> _Given task_
Reproduce the material that follows, please, but only from its first line to the line containing "rng = np.random.default_rng(8)", inclusive.

***

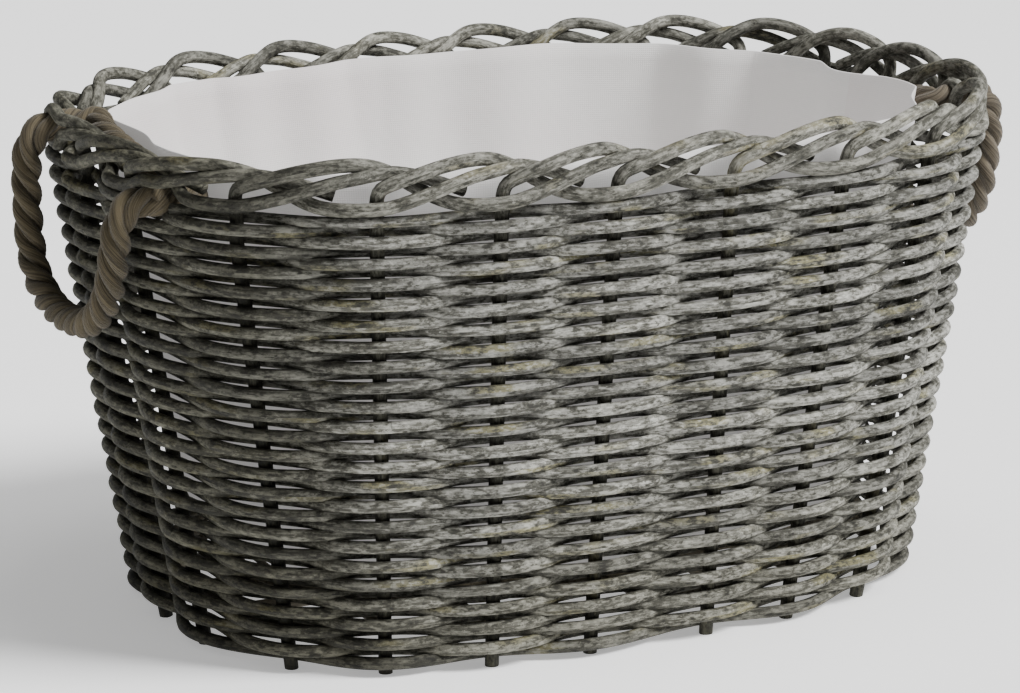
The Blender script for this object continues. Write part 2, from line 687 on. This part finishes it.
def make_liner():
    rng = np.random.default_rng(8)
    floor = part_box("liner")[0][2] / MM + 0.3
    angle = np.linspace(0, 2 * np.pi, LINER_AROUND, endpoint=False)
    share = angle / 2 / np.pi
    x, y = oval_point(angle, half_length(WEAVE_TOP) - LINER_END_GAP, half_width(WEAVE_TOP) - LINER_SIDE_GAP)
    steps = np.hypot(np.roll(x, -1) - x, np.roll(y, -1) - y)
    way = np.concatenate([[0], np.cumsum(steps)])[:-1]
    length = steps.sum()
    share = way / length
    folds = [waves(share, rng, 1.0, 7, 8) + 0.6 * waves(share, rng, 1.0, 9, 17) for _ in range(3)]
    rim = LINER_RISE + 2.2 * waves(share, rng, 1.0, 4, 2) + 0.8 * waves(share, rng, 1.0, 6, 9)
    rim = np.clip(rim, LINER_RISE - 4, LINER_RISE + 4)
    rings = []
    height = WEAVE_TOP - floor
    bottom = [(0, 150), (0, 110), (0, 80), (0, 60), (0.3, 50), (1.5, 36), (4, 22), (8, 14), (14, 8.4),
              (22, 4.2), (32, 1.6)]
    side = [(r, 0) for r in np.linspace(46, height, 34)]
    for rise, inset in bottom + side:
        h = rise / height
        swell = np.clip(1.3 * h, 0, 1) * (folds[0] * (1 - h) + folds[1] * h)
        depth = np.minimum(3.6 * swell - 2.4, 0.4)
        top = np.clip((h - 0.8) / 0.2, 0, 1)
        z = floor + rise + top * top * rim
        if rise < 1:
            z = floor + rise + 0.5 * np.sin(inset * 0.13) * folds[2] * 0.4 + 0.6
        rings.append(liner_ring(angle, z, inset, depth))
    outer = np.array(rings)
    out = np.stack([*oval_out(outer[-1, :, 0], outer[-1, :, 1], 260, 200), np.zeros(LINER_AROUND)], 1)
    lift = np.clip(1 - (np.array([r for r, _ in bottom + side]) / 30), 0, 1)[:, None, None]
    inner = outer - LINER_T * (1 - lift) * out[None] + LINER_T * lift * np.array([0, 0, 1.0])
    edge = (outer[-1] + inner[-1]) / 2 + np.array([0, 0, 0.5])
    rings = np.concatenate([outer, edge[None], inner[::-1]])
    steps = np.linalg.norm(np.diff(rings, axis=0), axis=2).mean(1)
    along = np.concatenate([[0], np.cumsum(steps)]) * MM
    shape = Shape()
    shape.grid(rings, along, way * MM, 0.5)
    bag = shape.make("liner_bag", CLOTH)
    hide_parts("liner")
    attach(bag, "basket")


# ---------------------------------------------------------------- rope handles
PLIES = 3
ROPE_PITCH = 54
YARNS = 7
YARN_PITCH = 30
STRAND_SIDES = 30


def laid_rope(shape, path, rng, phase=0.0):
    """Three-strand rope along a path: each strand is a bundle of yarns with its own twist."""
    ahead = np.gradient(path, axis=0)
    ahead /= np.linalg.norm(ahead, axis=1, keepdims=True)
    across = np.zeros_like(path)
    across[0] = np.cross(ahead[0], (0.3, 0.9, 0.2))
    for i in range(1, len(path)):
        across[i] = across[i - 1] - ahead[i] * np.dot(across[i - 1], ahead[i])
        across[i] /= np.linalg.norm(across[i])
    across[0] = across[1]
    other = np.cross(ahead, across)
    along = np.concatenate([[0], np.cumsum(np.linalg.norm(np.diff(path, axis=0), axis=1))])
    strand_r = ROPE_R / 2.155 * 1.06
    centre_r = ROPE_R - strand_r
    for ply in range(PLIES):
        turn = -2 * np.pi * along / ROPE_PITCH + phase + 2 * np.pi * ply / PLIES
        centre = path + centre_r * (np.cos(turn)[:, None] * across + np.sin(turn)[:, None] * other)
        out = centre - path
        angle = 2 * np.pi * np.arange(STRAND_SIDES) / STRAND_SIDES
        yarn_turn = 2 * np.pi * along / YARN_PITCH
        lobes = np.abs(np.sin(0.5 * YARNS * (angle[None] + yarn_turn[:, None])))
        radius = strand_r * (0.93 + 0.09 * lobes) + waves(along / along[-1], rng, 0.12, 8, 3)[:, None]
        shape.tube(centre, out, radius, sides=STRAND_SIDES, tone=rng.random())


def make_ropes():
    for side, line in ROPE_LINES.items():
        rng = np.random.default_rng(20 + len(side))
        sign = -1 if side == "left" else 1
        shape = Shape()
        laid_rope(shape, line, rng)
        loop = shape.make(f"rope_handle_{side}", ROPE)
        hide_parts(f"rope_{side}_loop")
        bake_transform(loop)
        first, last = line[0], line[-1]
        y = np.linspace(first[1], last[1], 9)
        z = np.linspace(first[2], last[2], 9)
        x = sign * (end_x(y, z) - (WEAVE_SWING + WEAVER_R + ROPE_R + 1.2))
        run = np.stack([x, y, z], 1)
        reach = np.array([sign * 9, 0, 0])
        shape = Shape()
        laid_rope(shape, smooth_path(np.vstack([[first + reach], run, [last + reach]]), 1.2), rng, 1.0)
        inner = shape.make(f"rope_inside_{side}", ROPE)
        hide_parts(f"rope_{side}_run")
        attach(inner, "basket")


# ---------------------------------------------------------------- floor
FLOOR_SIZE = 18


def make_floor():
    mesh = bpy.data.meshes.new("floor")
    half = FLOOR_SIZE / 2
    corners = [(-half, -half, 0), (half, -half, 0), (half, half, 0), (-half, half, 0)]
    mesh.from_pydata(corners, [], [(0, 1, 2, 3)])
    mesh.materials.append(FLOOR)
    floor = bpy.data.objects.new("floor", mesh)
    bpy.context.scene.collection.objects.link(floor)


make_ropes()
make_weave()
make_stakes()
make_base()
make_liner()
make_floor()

***

> _Response below_
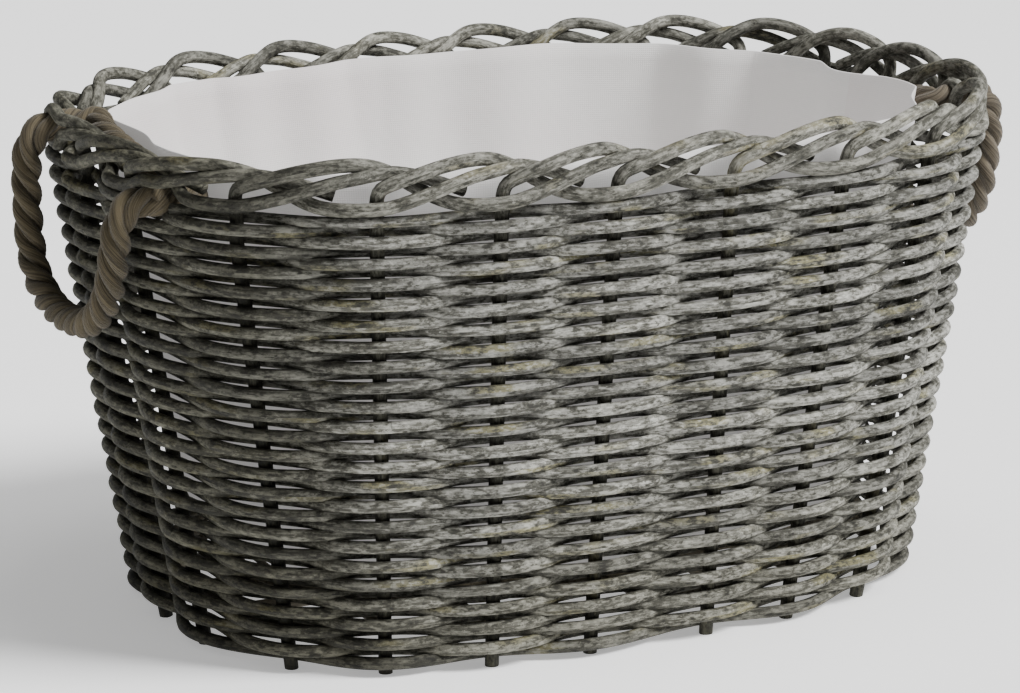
The Blender script for this object continues. Write part 2, from line 687 on. This part finishes it.
def make_liner():
    rng = np.random.default_rng(8)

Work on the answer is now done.